The 6th Vermont Infantry Regiment was a three years' infantry regiment in the Union Army during the American Civil War. It served in the Eastern Theater, predominantly in the VI Corps, Army of the Potomac, from October 1861 to June 1865. It was a part of the Vermont Brigade.

Service
The regiment was mustered into Federal service on October 15, 1861, at St. Albans, Vermont under Colonel Nathan Lord, Jr., the son of the Dartmouth College president Nathan Lord.

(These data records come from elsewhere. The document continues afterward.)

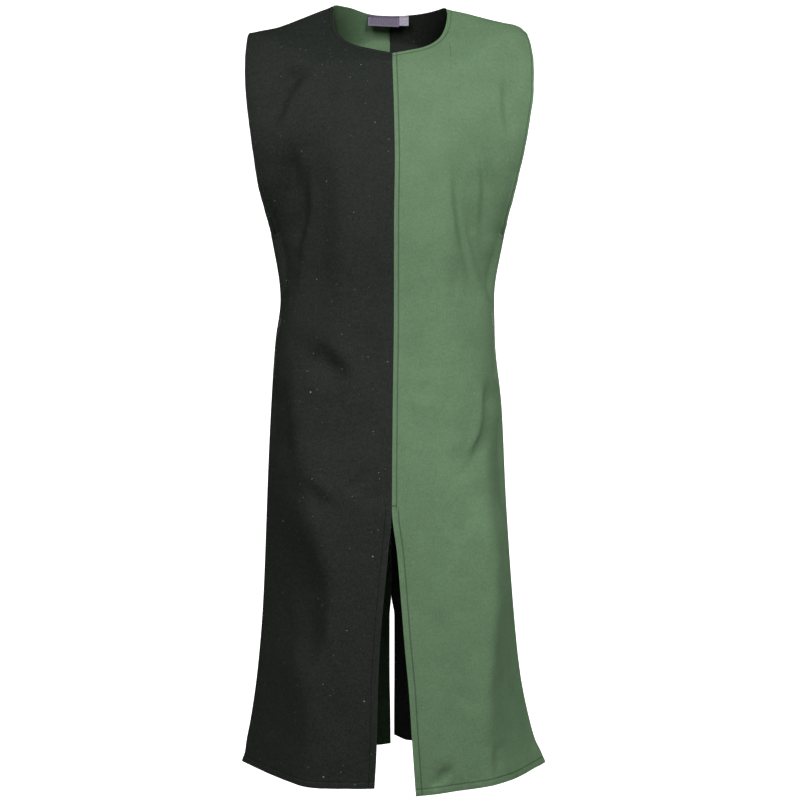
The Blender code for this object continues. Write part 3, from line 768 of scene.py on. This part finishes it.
class Graph:
    """Short names for the nodes that the materials are made of."""

    def __init__(self, tree):
        self.tree = tree

    def node(self, kind, **settings):
        made = self.tree.nodes.new(kind)
        for key, value in settings.items():
            setattr(made, key, value)
        return made

    def feed(self, socket, value):
        if hasattr(value, "is_output"):
            self.tree.links.new(value, socket)
        else:
            socket.default_value = value

    def math(self, operation, a, b=0.0, clamp=False):
        made = self.node("ShaderNodeMath", operation=operation, use_clamp=clamp)
        self.feed(made.inputs[0], a)
        self.feed(made.inputs[1], b)
        return made.outputs[0]

    def mix(self, share, a, b, blend="MIX"):
        made = self.node("ShaderNodeMix", data_type="RGBA", blend_type=blend)
        self.feed(made.inputs["Factor"], share)
        self.feed(made.inputs["A"], a)
        self.feed(made.inputs["B"], b)
        return made.outputs["Result"]

    def ramp(self, value, low, high, to_low=0.0, to_high=1.0):
        made = self.node("ShaderNodeMapRange", interpolation_type="SMOOTHSTEP")
        self.feed(made.inputs["Value"], value)
        for key, number in (
            ("From Min", low),
            ("From Max", high),
            ("To Min", to_low),
            ("To Max", to_high),
        ):
            made.inputs[key].default_value = number
        return made.outputs["Result"]

    def stretch(self, vector, scale):
        made = self.node("ShaderNodeMapping", vector_type="POINT")
        self.feed(made.inputs["Vector"], vector)
        made.inputs["Scale"].default_value = scale
        return made.outputs[0]

    def noise(self, vector, scale, detail=2.0, rough=0.5):
        made = self.node("ShaderNodeTexNoise")
        self.feed(made.inputs["Vector"], vector)
        made.inputs["Scale"].default_value = scale
        made.inputs["Detail"].default_value = detail
        made.inputs["Roughness"].default_value = rough
        return made.outputs["Fac"]

    def attribute(self, name):
        return self.node("ShaderNodeAttribute", attribute_name=name).outputs["Fac"]


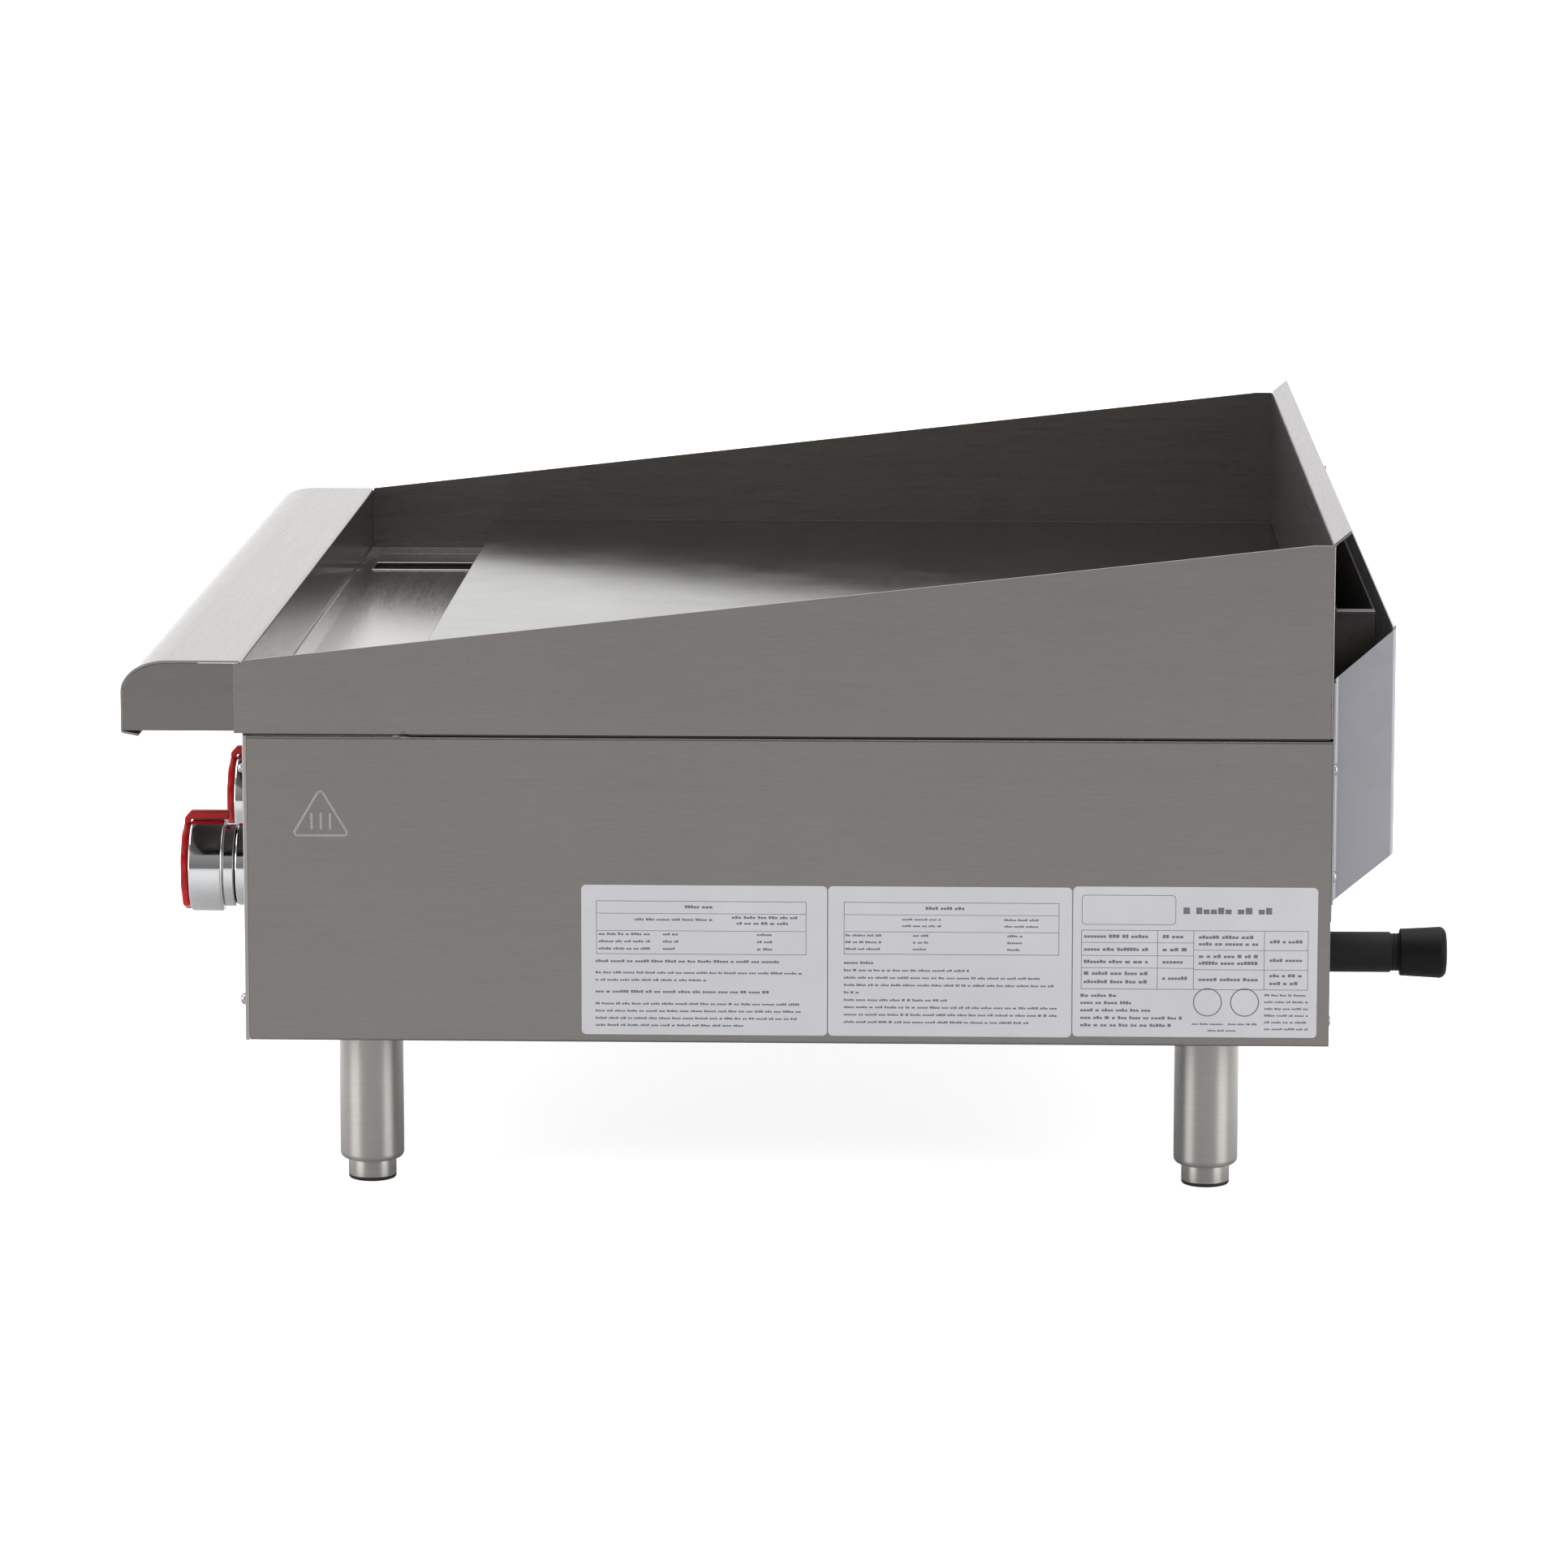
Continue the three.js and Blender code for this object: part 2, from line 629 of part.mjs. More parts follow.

It was engaged in, or present at, Warwick Creek, Lee's Mill, Williamsburg, Golding's Farm, Savage's Station and White Oak Swamp during the Peninsula Campaign; Crampton's Gap and Antietam during the 1862 Maryland Campaign; Battle of Fredericksburg, Marye's Heights, Salem Church, and Banks' Ford; Gettysburg and Funkstown during the Gettysburg Campaign; Gainesville and Rappahannock Station; the Wilderness, Spotsylvania, Cold Harbor, Petersburg, Wilmington and Weldon Railroad, and Reams' Station during the Overland Campaign; Fort Stevens; Charlestown, Third Battle of Winchester, Fisher's Hill, and Cedar Creek during the Shenandoah Valley campaign; the Siege of Petersburg, and Sayler's Creek.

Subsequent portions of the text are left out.